Collected material ->
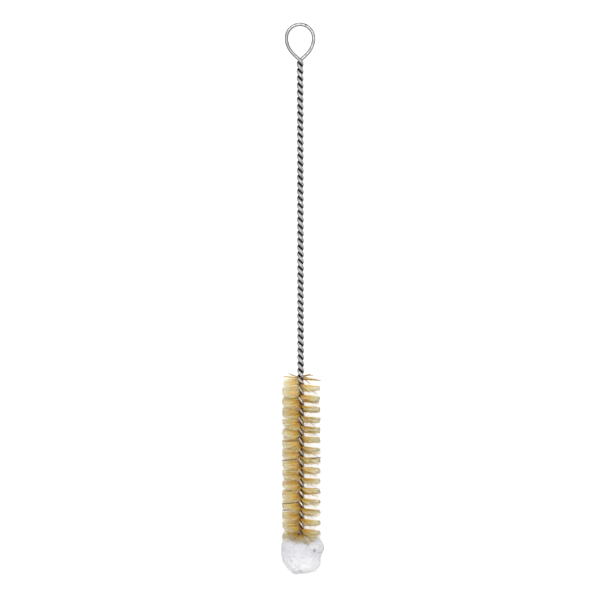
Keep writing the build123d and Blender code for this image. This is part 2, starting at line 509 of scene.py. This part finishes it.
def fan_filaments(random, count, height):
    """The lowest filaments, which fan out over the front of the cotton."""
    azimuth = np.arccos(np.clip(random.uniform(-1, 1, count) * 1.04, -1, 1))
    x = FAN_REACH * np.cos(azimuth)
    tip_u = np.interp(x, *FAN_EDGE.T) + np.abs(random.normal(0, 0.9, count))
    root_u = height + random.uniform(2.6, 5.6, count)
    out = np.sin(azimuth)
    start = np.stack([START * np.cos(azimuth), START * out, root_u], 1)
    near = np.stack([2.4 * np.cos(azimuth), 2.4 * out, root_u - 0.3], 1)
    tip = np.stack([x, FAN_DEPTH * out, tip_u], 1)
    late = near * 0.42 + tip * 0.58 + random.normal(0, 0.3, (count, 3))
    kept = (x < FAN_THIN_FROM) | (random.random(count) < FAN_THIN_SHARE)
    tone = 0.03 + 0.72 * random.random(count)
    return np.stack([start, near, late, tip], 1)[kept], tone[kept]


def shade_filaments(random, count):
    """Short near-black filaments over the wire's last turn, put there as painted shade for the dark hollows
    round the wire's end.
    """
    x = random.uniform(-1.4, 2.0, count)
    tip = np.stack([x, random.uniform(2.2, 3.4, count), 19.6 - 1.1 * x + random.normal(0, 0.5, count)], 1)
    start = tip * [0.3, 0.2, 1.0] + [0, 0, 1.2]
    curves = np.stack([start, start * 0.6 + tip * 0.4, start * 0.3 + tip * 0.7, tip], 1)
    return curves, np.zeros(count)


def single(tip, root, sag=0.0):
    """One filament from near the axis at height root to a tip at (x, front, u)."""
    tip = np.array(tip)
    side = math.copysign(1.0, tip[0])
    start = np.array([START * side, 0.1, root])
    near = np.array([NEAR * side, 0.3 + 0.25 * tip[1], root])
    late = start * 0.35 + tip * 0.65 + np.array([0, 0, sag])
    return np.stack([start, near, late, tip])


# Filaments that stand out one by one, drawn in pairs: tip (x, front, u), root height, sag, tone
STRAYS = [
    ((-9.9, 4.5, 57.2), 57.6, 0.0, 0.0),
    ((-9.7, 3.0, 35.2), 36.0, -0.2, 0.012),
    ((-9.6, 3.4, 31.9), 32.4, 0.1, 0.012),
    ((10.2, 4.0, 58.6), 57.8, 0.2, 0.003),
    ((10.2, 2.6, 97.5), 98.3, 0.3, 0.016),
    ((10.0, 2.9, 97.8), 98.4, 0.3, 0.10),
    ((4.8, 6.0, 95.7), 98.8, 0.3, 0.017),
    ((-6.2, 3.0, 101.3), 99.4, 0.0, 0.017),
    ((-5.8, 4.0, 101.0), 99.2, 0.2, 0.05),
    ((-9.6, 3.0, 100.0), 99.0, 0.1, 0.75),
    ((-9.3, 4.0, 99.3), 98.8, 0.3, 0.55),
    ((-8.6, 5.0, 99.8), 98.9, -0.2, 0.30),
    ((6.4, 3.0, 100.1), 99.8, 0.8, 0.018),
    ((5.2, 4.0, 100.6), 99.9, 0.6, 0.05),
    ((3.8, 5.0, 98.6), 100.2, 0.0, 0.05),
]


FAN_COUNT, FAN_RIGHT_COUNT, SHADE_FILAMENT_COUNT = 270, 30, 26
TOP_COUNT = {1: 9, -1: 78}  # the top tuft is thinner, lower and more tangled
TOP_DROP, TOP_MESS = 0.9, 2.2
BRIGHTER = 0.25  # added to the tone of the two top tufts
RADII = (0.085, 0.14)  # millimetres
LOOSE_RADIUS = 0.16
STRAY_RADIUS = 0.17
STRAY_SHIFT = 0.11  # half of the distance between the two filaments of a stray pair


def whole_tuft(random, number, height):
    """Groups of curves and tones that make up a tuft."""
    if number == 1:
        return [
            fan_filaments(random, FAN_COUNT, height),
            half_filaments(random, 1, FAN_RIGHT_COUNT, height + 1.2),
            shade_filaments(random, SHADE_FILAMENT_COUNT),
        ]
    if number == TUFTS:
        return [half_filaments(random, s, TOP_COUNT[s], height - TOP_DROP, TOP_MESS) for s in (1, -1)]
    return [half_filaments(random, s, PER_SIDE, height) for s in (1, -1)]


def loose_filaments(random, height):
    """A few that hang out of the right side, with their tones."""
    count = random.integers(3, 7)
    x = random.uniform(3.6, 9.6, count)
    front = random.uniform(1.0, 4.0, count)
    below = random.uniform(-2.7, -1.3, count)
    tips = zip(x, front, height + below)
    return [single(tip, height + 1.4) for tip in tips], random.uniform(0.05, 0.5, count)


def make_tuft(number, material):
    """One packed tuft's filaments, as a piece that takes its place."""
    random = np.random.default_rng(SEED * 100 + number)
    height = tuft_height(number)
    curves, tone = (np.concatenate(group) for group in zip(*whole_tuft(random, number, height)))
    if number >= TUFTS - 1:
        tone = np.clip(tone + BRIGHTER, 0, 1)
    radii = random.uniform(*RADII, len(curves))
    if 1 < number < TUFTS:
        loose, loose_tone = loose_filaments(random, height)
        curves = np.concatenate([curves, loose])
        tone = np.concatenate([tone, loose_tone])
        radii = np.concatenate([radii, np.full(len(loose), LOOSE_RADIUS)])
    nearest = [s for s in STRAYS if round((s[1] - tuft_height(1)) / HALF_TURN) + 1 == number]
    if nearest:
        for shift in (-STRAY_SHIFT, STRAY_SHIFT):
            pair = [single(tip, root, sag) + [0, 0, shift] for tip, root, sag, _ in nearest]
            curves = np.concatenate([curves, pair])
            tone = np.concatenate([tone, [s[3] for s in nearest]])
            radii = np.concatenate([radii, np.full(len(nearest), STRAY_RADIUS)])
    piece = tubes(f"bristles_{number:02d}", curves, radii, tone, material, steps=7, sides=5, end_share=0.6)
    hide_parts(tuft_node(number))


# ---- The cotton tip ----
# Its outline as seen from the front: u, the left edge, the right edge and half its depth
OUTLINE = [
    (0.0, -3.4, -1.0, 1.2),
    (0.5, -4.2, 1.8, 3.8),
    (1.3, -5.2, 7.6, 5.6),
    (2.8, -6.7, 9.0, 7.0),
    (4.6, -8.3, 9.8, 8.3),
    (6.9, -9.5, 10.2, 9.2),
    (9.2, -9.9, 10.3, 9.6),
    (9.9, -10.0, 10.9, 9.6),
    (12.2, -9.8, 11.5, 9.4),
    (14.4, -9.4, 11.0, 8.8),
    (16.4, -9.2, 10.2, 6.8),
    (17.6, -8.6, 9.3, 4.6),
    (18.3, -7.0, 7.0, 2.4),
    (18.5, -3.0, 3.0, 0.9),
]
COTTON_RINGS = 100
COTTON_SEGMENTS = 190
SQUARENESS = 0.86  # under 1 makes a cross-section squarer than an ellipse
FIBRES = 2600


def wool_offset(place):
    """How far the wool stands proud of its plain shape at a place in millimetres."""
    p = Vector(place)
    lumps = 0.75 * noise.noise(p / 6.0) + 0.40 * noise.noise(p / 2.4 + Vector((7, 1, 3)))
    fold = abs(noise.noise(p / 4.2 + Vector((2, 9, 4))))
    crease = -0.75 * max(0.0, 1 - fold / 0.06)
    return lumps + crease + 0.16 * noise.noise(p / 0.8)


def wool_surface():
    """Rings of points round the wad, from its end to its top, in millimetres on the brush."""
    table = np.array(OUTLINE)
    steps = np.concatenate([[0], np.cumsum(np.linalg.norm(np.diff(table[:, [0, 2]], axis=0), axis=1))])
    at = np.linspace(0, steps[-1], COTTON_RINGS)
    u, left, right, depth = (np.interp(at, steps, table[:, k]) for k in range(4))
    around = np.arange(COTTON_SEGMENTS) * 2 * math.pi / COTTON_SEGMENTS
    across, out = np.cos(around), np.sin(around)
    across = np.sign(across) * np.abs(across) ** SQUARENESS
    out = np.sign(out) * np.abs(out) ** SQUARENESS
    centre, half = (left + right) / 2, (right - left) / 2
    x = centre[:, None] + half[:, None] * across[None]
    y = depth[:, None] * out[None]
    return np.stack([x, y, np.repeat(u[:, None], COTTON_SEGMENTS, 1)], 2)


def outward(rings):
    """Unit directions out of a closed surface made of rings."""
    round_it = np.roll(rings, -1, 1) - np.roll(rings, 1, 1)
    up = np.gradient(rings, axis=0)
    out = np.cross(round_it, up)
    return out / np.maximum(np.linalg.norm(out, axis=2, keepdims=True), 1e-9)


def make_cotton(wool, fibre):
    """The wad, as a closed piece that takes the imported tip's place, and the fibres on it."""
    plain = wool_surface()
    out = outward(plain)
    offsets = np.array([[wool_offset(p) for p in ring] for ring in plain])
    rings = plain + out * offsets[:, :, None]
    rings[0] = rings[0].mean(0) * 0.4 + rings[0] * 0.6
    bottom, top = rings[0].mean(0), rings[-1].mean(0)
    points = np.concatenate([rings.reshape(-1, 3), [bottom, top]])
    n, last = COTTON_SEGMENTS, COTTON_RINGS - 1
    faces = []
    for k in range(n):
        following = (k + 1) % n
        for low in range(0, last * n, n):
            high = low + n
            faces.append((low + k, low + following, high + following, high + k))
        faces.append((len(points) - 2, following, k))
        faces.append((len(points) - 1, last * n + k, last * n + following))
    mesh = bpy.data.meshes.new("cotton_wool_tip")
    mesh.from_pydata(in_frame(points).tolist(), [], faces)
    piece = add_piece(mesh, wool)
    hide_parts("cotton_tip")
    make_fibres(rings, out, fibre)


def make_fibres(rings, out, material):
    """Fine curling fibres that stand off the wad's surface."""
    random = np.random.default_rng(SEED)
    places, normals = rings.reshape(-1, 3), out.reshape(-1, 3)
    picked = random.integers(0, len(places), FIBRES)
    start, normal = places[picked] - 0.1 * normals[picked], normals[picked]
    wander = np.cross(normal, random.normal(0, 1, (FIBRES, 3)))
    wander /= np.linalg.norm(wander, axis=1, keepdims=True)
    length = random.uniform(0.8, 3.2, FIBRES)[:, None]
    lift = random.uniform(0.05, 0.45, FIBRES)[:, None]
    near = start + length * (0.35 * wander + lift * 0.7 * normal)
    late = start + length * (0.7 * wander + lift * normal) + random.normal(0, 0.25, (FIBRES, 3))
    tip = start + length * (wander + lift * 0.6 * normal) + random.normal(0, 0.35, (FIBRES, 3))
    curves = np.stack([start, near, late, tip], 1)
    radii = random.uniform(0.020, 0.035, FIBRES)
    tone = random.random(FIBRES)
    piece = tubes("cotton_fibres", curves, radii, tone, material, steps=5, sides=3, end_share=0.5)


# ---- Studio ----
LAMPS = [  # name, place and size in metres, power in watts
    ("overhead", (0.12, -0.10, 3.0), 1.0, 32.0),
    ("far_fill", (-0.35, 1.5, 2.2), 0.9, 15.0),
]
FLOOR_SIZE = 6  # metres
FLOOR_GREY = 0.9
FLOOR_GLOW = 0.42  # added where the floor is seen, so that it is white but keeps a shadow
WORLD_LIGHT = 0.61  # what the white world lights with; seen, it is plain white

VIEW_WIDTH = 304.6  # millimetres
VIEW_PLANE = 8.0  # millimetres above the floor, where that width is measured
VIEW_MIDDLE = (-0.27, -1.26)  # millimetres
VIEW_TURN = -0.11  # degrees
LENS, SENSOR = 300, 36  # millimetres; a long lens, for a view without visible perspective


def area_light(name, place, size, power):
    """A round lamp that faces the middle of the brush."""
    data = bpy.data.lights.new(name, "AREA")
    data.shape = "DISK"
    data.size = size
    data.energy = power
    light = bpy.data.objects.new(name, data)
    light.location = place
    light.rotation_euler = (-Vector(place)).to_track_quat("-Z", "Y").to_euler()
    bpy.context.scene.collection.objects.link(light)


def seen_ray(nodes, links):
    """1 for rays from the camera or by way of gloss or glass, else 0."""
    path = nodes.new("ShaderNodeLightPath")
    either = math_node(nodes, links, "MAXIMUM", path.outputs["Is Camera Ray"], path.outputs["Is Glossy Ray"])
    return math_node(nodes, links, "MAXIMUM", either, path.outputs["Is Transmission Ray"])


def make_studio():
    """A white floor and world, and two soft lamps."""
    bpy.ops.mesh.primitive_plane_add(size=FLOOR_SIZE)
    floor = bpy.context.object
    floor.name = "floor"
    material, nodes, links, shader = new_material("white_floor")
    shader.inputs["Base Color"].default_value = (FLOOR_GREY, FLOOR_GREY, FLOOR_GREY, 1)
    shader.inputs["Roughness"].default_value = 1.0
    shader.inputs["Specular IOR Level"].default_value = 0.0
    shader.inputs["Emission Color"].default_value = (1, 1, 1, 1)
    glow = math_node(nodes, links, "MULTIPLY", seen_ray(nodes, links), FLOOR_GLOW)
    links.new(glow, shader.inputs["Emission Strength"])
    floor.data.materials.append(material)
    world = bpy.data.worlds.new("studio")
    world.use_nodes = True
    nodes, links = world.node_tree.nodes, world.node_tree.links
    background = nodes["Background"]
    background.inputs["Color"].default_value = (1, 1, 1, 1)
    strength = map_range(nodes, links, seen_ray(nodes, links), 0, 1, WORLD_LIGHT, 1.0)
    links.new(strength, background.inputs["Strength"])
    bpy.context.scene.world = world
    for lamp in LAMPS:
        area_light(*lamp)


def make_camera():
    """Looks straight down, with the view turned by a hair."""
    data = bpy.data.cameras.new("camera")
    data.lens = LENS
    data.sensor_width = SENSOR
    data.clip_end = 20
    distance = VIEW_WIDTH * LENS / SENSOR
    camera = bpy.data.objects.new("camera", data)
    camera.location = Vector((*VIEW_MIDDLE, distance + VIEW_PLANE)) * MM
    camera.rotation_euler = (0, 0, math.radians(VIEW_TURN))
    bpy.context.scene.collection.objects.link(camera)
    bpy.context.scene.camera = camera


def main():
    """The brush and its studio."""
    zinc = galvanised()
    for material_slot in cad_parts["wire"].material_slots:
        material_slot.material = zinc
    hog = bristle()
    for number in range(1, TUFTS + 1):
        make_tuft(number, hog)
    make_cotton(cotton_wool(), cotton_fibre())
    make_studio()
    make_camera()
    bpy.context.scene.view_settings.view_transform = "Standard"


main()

Work to be completed -> Print, unaltered, every line from the beginning of the material down to the line with "return np.stack([start, near, late, tip], 1)[kept], tone[kept]".

Output for this task ->
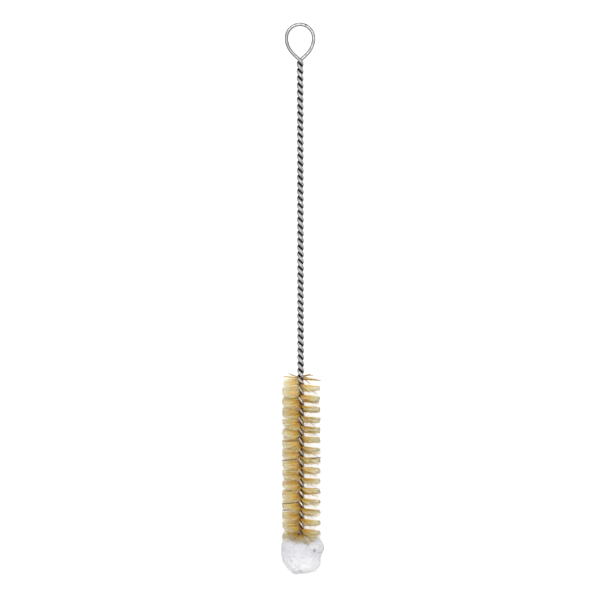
Keep writing the build123d and Blender code for this image. This is part 2, starting at line 509 of scene.py. This part finishes it.
def fan_filaments(random, count, height):
    """The lowest filaments, which fan out over the front of the cotton."""
    azimuth = np.arccos(np.clip(random.uniform(-1, 1, count) * 1.04, -1, 1))
    x = FAN_REACH * np.cos(azimuth)
    tip_u = np.interp(x, *FAN_EDGE.T) + np.abs(random.normal(0, 0.9, count))
    root_u = height + random.uniform(2.6, 5.6, count)
    out = np.sin(azimuth)
    start = np.stack([START * np.cos(azimuth), START * out, root_u], 1)
    near = np.stack([2.4 * np.cos(azimuth), 2.4 * out, root_u - 0.3], 1)
    tip = np.stack([x, FAN_DEPTH * out, tip_u], 1)
    late = near * 0.42 + tip * 0.58 + random.normal(0, 0.3, (count, 3))
    kept = (x < FAN_THIN_FROM) | (random.random(count) < FAN_THIN_SHARE)
    tone = 0.03 + 0.72 * random.random(count)
    return np.stack([start, near, late, tip], 1)[kept], tone[kept]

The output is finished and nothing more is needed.